→ **DIRECTIONS FOR THIS TASK**: Write out all the data again, exactly as it stands.

→ **DATA SHOWN**:
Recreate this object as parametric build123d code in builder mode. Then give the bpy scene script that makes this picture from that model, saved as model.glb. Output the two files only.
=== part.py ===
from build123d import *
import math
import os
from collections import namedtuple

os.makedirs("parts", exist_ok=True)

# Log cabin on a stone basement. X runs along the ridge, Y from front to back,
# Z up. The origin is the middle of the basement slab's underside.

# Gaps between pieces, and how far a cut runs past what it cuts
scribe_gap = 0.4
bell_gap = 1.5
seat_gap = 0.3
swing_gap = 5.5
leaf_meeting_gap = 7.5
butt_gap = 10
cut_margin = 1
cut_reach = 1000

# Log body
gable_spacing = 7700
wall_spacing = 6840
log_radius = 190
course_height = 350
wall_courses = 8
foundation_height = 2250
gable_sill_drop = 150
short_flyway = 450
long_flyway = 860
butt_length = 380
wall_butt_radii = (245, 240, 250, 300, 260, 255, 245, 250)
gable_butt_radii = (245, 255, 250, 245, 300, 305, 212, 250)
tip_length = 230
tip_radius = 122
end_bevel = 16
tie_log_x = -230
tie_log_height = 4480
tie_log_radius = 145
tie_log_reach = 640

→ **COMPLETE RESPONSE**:
Recreate this object as parametric build123d code in builder mode. Then give the bpy scene script that makes this picture from that model, saved as model.glb. Output the two files only.
=== part.py ===
from build123d import *
import math
import os
from collections import namedtuple

os.makedirs("parts", exist_ok=True)

# Log cabin on a stone basement. X runs along the ridge, Y from front to back,
# Z up. The origin is the middle of the basement slab's underside.

# Gaps between pieces, and how far a cut runs past what it cuts
scribe_gap = 0.4
bell_gap = 1.5
seat_gap = 0.3
swing_gap = 5.5
leaf_meeting_gap = 7.5
butt_gap = 10
cut_margin = 1
cut_reach = 1000

# Log body
gable_spacing = 7700
wall_spacing = 6840
log_radius = 190
course_height = 350
wall_courses = 8
foundation_height = 2250
gable_sill_drop = 150
short_flyway = 450
long_flyway = 860
butt_length = 380
wall_butt_radii = (245, 240, 250, 300, 260, 255, 245, 250)
gable_butt_radii = (245, 255, 250, 245, 300, 305, 212, 250)
tip_length = 230
tip_radius = 122
end_bevel = 16
tie_log_x = -230
tie_log_height = 4480
tie_log_radius = 145
tie_log_reach = 640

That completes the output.